Sollte die Liste nicht zur Innovationshürde werden, müssten neue und patentgeschützte Wirkstoffe ungehindert und unmittelbar nach ihrer Zulassung den Patienten zur Verfügung gestellt werden. Dies habe schon im Interesse der Versicherten zu geschehen, die gemäß den Vorschriften des SGB V nach dem Stand der medizinischen Erkenntnisse und unter Berücksichtigung des medizinischen Fortschritts zu behandeln seien. So vermisst der VFA im nunmehr vorliegenden Entwurf antivirale Grippemittel (Neuraminidasehemmer) und neue Antiadiposita gegen Fettleibigkeit (z. B. Orlistat). Auch selektive Östrogenrezeptor-Modulatoren seien lediglich eingeschränkt verordnungsfähig. Weiterhin seien Wirkstoffe, die noch unter Patentschutz stünden von der Positivliste ausgeschlossen, so etwa die Thiazolidindione bei den oralen Antidiabetika. Der VFA fordert daher, dass innovative Arzneimittel, sofern sie nicht gegen geringfügige Gesundheitsstörungen eingesetzt werden, in die Positivliste aufgenommen werden.

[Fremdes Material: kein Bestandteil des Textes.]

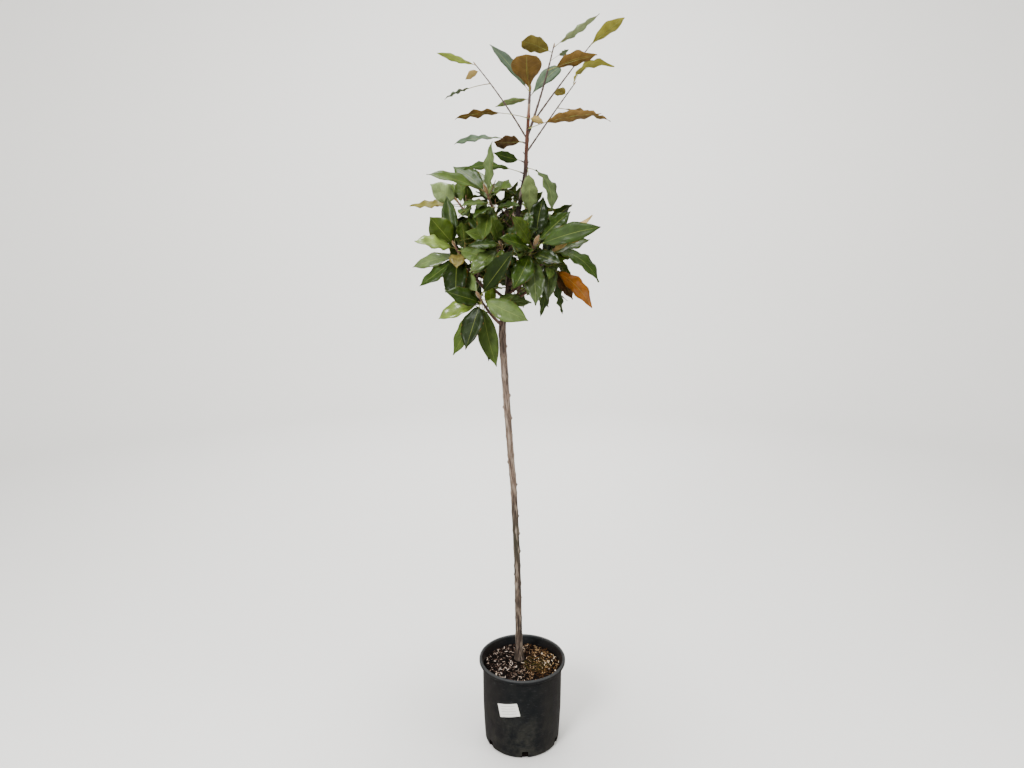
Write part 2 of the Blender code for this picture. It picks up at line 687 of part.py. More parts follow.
def leaf_shape(leaf, root, facing, margin=0.0):
    """A leaf as a closed loft of diamond sections: petiole, blade and pointed tip."""
    points = []
    stations = [0.0, leaf.stalk]
    stations += [leaf.stalk + (1 - leaf.stalk) * share for share in BLADE_STATIONS]
    for i, at in enumerate(stations):
        place, _, side, normal = midrib(leaf, root, facing, at)
        if i < 2:
            half_width = PETIOLE_WIDTH / 2
            half_thickness = PETIOLE_WIDTH / 2
        else:
            half_width = leaf.width * MM / 2 * blade_width(BLADE_STATIONS[i - 2], leaf.fullest)
            half_thickness = max(BLADE_THINNEST, leaf.length * MM * BLADE_THICKNESS_SHARE) / 2
        half_width += margin
        half_thickness += margin
        points += [
            place + side * half_width,
            place + normal * half_thickness,
            place - side * half_width,
            place - normal * half_thickness,
        ]
    tip, along, _, _ = midrib(leaf, root, facing, 1.0)
    points.append(tip + along * margin)
    rings = len(stations)
    faces = [(3, 2, 1, 0)]
    for i in range(rings - 1):
        for k in range(4):
            m = (k + 1) % 4
            faces.append((4 * i + k, 4 * i + m, 4 * i + 4 + m, 4 * i + 4 + k))
    last = 4 * (rings - 1)
    faces += [(last + k, last + (k + 1) % 4, last + 4) for k in range(4)]
    return points, faces


def tree_of(shape):
    return BVHTree.FromPolygons([tuple(p) for p in shape[0]], shape[1])


def blade_tree(shape):
    """The tree of a leaf without its petiole, which may touch its neighbours on the same stem."""
    points, faces = shape
    return BVHTree.FromPolygons([tuple(p) for p in points], [f for f in faces if min(f) >= 4])


def touches(tree, others):
    return any(tree.overlap(other) for other in others)


def placed_leaf(leaf, root, facing, others, own):
    """The leaf turned as little as clears its neighbours, or None where it fits nowhere."""
    for rivals in (others + own, others):
        for lift in LEAF_NUDGES:
            for turn in LEAF_NUDGES:
                tried = leaf._replace(bearing=leaf.bearing + turn, rise=leaf.rise + lift)
                shape = leaf_shape(tried, root, facing, LEAF_TEST_MARGIN)
                tree = tree_of(shape) if rivals is others else blade_tree(shape)
                if touches(tree, rivals) or touches(tree_of(shape), others):
                    continue
                return tried
    return None


def in_head(point):
    """Whether a point lies inside the round head of leaves."""
    away = point - HEAD_CENTRE
    return sum((away[i] / HEAD_REACH[i]) ** 2 for i in range(3)) < 1.0


def rule_leaves(rng, bud, axis, count):
    """Leaves that spiral down from a bud by the golden angle, opening wider as they get older."""
    side = axis.orthogonal().normalized()
    across = axis.cross(side)
    phase = rng.uniform(0, math.tau)
    leaves = []
    for i in range(count):
        turn = phase + GOLDEN_ANGLE * i
        opening = RULE_OPENINGS[0] + (RULE_OPENINGS[1] - RULE_OPENINGS[0]) * i / count
        heading = axis * math.cos(opening)
        heading += (side * math.cos(turn) + across * math.sin(turn)) * math.sin(opening)
        heading.z -= RULE_SAG
        heading.normalize()
        length = rng.uniform(*RULE_LEAF_LENGTHS)
        width = length * rng.uniform(*RULE_LEAF_WIDTH)
        bend = rng.uniform(*RULE_LEAF_BENDS)
        while length > RULE_SHORTEST_LEAF and not in_head(bud + heading * length * MM):
            length *= RULE_SHORTENING
            width *= RULE_SHORTENING
        bearing = math.degrees(math.atan2(heading.y, heading.x))
        rise = math.degrees(math.asin(heading.z))
        leaves.append(Leaf(bearing, rise, length, width, bend))
    return leaves


def side_twigs(rng, stem_line, count):
    """Side twigs that leave a stem in turn, a golden angle apart, as lines."""
    phase = rng.uniform(0, math.tau)
    twigs = []
    for i in range(count):
        start, axis = point_at(stem_line, TWIG_PLACES[i])
        side = axis.orthogonal().normalized()
        across = axis.cross(side)
        turn = phase + TWIG_TURN * i
        out = side * math.cos(turn) + across * math.sin(turn)
        heading = axis * math.cos(TWIG_OPENING) + out * math.sin(TWIG_OPENING)
        end = start + heading * rng.uniform(*TWIG_LENGTHS) + UP * TWIG_LIFT
        middle = start.lerp(end, 0.5) + out * TWIG_BOW
        twigs.append(smooth_line((start, middle, end), 4))
    return twigs


def bud_shape(line, radius):
    """The pointed bud that ends a stem."""
    end, axis = point_at(line, 1.0)
    centres = [end + axis * along for along, _ in BUD_STATIONS]
    return tube_shape(centres, [radius * width for _, width in BUD_STATIONS], TWIG_SIDES)


def trace_limbs():
    """Every limb's full line, the trunk's first."""
    lines = {"trunk": trunk_shape()[0]}
    for name, limb in LIMBS.items():
        lines[name] = limb_line(limb, lines[limb.carrier])
    return lines


def trace_stems(lines):
    """The line, radius and carrier of each spray's stem. A carrier is named where it is cut."""
    stems = {}
    for name, limb in LIMBS.items():
        line = lines[name]
        bare = limb.bare + GAP / line_length(line)
        stems[name] = (cut_line(line, bare, 1.0, STEM_RINGS), limb.thin, None)
    trunk = lines["trunk"]
    for name, spur in SPURS.items():
        start, _ = point_at(trunk, share_at_height(trunk, spur.height))
        end = start + direction(spur.bearing, SPUR_RISE) * spur.reach
        stems[name] = (smooth_line((start, end), 3), SPUR_RADIUS, "trunk")
    tip, axis = point_at(trunk, 1.0)
    tuft = (tip + axis * GAP, tip + axis * TUFT_REACH)
    stems["top_tuft"] = (smooth_line(tuft, 3), TRUNK_RADII[-1], None)
    return stems


def shown_roots(name, line):
    """The rows of one spray's leaves with the point on the stem that each grows from."""
    spacing = LEAF_SPACING / line_length(line)
    for i, leaf in enumerate(SHOWN_LEAVES[name]):
        share = max(LOWEST_LEAF, 1 - spacing * i) if leaf.at is None else leaf.at
        yield leaf, point_at(line, share)[0]


def leaf_sources(name, line, twigs):
    """Each leaf of a spray, with its root and the way that its upper face turns."""
    if name in SHOWN_LEAVES:
        for leaf, root in shown_roots(name, line):
            yield leaf, root, direction(*(leaf.facing or FACINGS[name]))
        return
    rng = random.Random(name)
    for twig in (line, *twigs):
        bud, axis = point_at(twig, 1.0)
        for i, leaf in enumerate(rule_leaves(rng, bud, axis, RULE_SPRAYS[name][1])):
            root, _ = point_at(twig, 1 - RULE_LEAF_STEP * i)
            yield leaf, root, (axis + UP * RULE_UPWARD).normalized()


def make_wood(lines):
    """The trunk and the bare boughs, each cut clear of what carries it."""
    line, shape = trunk_shape()
    nodes = [shape_object("trunk", shape, "trunk_bark")]
    shapes = {"trunk": shape}
    clear_shapes = {"trunk": trunk_shape(GAP)[1]}
    for name, limb in LIMBS.items():
        line = cut_line(lines[name], 0.0, limb.bare, BOUGH_RINGS)
        radii = tapered(limb.thick, limb.thin, BOUGH_RINGS)
        shapes[name] = tube_shape(line, radii, BOUGH_SIDES)
        clear_shapes[name] = tube_shape(line, [r + GAP for r in radii], BOUGH_SIDES)
        shoot = name.endswith("shoot")
        finish_name = "shoot_wood" if shoot else "young_wood"
        bough = shape_object(name if shoot else name + "_bough", shapes[name], finish_name)
        cutter = shape_object("cutter", clear_shapes[limb.carrier], finish_name)
        boolean(bough, "DIFFERENCE", [cutter])
        nodes.append(bough)
    return nodes, shapes, clear_shapes


def stem_shapes(name, stem, twigs):
    """The shapes of a spray's stem, its bud, and its twigs with theirs."""
    line, radius, _ = stem
    shapes = [tube_shape(line, tapered(radius, radius * STEM_TAPER, len(line) - 1), STEM_SIDES)]
    if name not in SPURS:
        shapes.append(bud_shape(line, radius * STEM_TAPER))
    for twig in twigs:
        radii = tapered(TWIG_RADIUS, TWIG_RADIUS * STEM_TAPER, len(twig) - 1)
        shapes.append(tube_shape(twig, radii, TWIG_SIDES))
        shapes.append(bud_shape(twig, TWIG_RADIUS * STEM_TAPER))
    return shapes


def grow_leaves(stems, twigs, woody, wood_shapes):
    """Every spray's leaves, as shapes. A leaf that can't clear the other sprays is left off."""
    trees = {name: [] for name in stems}
    leaves = {name: [] for name in stems}
    limbs = [tree_of(shape) for shape in wood_shapes.values()]
    stem_trees = {name: [tree_of(shape) for shape in woody[name]] for name in stems}
    for name, (line, _, _) in stems.items():
        others = list(limbs)
        for other in stems:
            if other != name:
                others += trees[other] + stem_trees[other]
        own = []
        for leaf, root, facing in leaf_sources(name, line, twigs[name]):
            leaf = placed_leaf(leaf, root, facing, others, own)
            if leaf is None:
                continue
            shape = leaf_shape(leaf, root, facing)
            own.append(blade_tree(shape))
            trees[name].append(tree_of(shape))
            leaves[name].append(shape)
    return leaves


def make_spray(name, stem, woody, leaves, clear_shapes):
    """One mass of foliage: its stem, twigs, buds and leaves joined into one solid."""
    young = name in SPURS or name.endswith("shoot") or name == "top_tuft"
    finish_name = "leaf_young" if young else "leaf_dark"
    node_name = name if name in SPURS or name == "top_tuft" else name + "_spray"
    spray = shape_object(node_name, woody[0], finish_name)
    if stem[2]:
        cutter = shape_object("cutter", clear_shapes[stem[2]], finish_name)
        boolean(spray, "DIFFERENCE", [cutter])
    pieces = [shape_object("piece", shape, finish_name) for shape in woody[1:] + leaves]
    boolean(spray, "UNION", pieces)
    return spray


def main():
    for old in list(bpy.data.objects):
        bpy.data.objects.remove(old)
    nodes = [make_pot(), make_mix(), make_label()]
    lines = trace_limbs()
    wood, wood_shapes, clear_shapes = make_wood(lines)
    nodes += wood
    stems = trace_stems(lines)
    twigs = {name: () for name in stems}
    for name, (count, _, seed) in RULE_SPRAYS.items():
        twigs[name] = side_twigs(random.Random(seed), stems[name][0], count)
    woody = {name: stem_shapes(name, stem, twigs[name]) for name, stem in stems.items()}
    leaves = grow_leaves(stems, twigs, woody, wood_shapes)
    for name, stem in stems.items():
        nodes.append(make_spray(name, stem, woody[name], leaves[name], clear_shapes))
    print(sum(len(group) for group in leaves.values()), "leaves on", len(stems), "sprays")
    plant = bpy.data.objects.new("magnolia", None)
    bpy.context.scene.collection.objects.link(plant)
    for node in nodes:
        node.parent = plant


if __name__ == "__main__":
    main()
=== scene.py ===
# %% [markdown]
# # A potted standard magnolia
# An evergreen magnolia is grown as a small tree: one clear stem, a loose round head of big
# leathery leaves, and a few long young shoots that have outgrown it. It stands in a black
# nursery pot. The plant's solids are already packed, so this script only dresses them. It
# loads them as a fixed frame and gives each one its fine surface.

# %% Load the solids
import math
import random
from collections import namedtuple

import bpy
import numpy as np
from mathutils import Matrix, Vector, noise
from mathutils.bvhtree import BVHTree


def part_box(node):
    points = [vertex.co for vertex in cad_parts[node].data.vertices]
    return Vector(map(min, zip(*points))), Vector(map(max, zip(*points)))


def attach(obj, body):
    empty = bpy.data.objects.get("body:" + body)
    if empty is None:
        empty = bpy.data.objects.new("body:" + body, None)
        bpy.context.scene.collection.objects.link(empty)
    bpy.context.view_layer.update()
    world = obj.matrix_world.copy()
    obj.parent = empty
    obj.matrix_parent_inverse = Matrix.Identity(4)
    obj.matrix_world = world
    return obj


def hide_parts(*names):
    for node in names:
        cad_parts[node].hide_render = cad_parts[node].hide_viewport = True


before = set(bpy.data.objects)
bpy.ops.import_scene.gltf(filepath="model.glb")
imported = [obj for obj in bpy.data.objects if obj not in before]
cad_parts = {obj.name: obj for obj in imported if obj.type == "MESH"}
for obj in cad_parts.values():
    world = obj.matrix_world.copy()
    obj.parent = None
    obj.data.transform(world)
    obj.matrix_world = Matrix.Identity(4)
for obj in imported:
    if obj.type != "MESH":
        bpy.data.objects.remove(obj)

bpy.ops.object.select_all(action="DESELECT")
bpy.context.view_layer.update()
MM = 0.001
GAP = 0.3 * MM
UP = Vector((0.0, 0.0, 1.0))

# %% [markdown]
# ## Small helpers
# Colours are written as sRGB hex, as a colour picker shows them, and a shader wants linear
# values, so one function turns them. A surface is a material with one method for each kind of
# node that this script uses, so that a node takes one line. Two more functions apply a
# modifier and make a mesh object from arrays.


# %% Colour and material helpers
def linear(text):
    """An sRGB hex colour as linear RGBA."""
    values = [int(text[i : i + 2], 16) / 255 for i in (1, 3, 5)]
    return (*(v / 12.92 if v <= 0.04045 else ((v + 0.055) / 1.055) ** 2.4 for v in values), 1.0)


class Surface:
    """A Principled material. A value may be plain, a hex colour or another node's output."""

    def __init__(self, name, **constants):
        self.material = bpy.data.materials.new(name)
        self.material.use_nodes = True
        self.tree = self.material.node_tree
        self.shader = self.tree.nodes["Principled BSDF"]
        self.shade(**constants)

    def fill(self, made, inputs):
        for socket, value in inputs.items():
            if isinstance(value, bpy.types.NodeSocket):
                self.tree.links.new(value, made.inputs[socket])
                continue
            made.inputs[socket].default_value = linear(value) if isinstance(value, str) else value

    def shade(self, **inputs):
        """Sets or links inputs of the Principled shader itself."""
        self.fill(self.shader, {name.replace("_", " "): value for name, value in inputs.items()})

    def node(self, kind, inputs, output=0, **settings):
        made = self.tree.nodes.new("ShaderNode" + kind)
        for name, value in settings.items():
            setattr(made, name, value)
        self.fill(made, inputs)
        return made.outputs[output]

    def place(self):
        """The Object coordinates, which stay with a piece when it is moved."""
        return self.node("TexCoord", {}, "Object")

    def carried(self, name, output):
        """A value that the mesh carries at each of its points."""
        return self.node("Attribute", {}, output, attribute_name=name)

    def parts(self, place):
        return self.node("SeparateXYZ", {0: place}).node.outputs

    def stretched(self, place, *scale):
        return self.node("Mapping", {"Vector": place, "Scale": scale})

    def noise(self, place, scale, detail, roughness=0.5):
        inputs = {"Vector": place, "Scale": scale, "Detail": detail, "Roughness": roughness}
        return self.node("TexNoise", inputs, "Fac")

    def math(self, operation, *values):
        return self.node("Math", dict(enumerate(values)), operation=operation)

    def mapped(self, value, start, end, low=0.0, high=1.0):
        """Takes a value from one range to another, held at its ends."""
        return self.node("MapRange", {0: value, 1: start, 2: end, 3: low, 4: high})

    def mix(self, share, first, second):
        return self.node("Mix", {0: share, 6: first, 7: second}, 2, data_type="RGBA")

    def bright(self, value, colour):
        return self.node("HueSaturation", {"Value": value, "Color": colour})

    def ramp(self, value, stops):
        colour = self.node("ValToRGB", {0: value})
        elements = colour.node.color_ramp.elements
        while len(elements) < len(stops):
            elements.new(1.0)
        for element, (place, text) in zip(elements, stops):
            element.position = place
            element.color = linear(text)
        return colour

    def bump(self, height, strength, distance):
        inputs = {"Height": height, "Strength": strength, "Distance": distance}
        self.shade(Normal=self.node("Bump", inputs))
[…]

Vorhandene Instrumente besser ausschöpfen

Zudem äußerte der VFA abermals grundsätzliche Bedenken, die Positivliste könne die Strukturqualität des verordnungsfähigen Arzneimittelmarkts verbessern. Zwar unterstütze der Verband das Anliegen der Regierung, Ärzten ein praktikables Instrument an die Hand zu geben, das einen besseren Überblick über das Medikamentenspektrum verschafft - doch dieses Ziel könne auch mit den bisherigen Regelungen erreicht werden, insbesondere mithilfe einer kontinuierlich aktualisierten und erweiterten Negativliste. Der VFA beanstandet außerdem, dass die Positivliste nun auch Kosten dämpfen soll. Dies bedeute für die Hersteller neben Festbeträgen, Rabatten, Aut-idem und der Parallelförderklausel eine weitere finanzielle Last. Auf Unverständnis stößt auch, dass die Gesetzentwurf eine erneute Beurteilung des therapeutischen Nutzens von Arzneimitteln vorsieht. Eine solche systematische Zweitprüfung auch für kürzlich zugelassene Wirkstoffe lehnt der Verband ab.

Bundesrat darf nicht umgangen werden

Der VFA führt weiterhin an, das geplante Gesetz bedürfe der Zustimmung des Bundesrats. Ursprünglich sollte die Positivliste nach § 33a SGB V als Rechtsverordnung mit Zustimmung der Länderkammer erlassen werden. Bundesgesundheitsministerin Ulla Schmidt entschied nun jedoch, diese Rechtsgrundlage zu streichen und die Positivliste als eigenes Gesetz außerhalb des Sozialgesetzbuchs zur gesetzliche Krankenversicherung einzuführen. Damit geht auch die Zustimmungspflicht verloren. Auf diese Weise spart sich Schmidt, die große Eile hat, die Positivliste in Kraft treten zu lassen, verzögernde Auseinandersetzungen mit der Opposition. Auch bei späteren Änderungen in Form von Rechtsverordnungen soll eine Zustimmung des Bundesrats nicht mehr nötig sein. Nach einem vom VFA in Auftrag gegebenen Rechtsgutachten handle sich bei diesem Vorgehen um eine unzulässige Umgehungsstrategie, die die Mitwirkungsrechte der Länderkammer im Gesetzgebungsverfahren verkürze.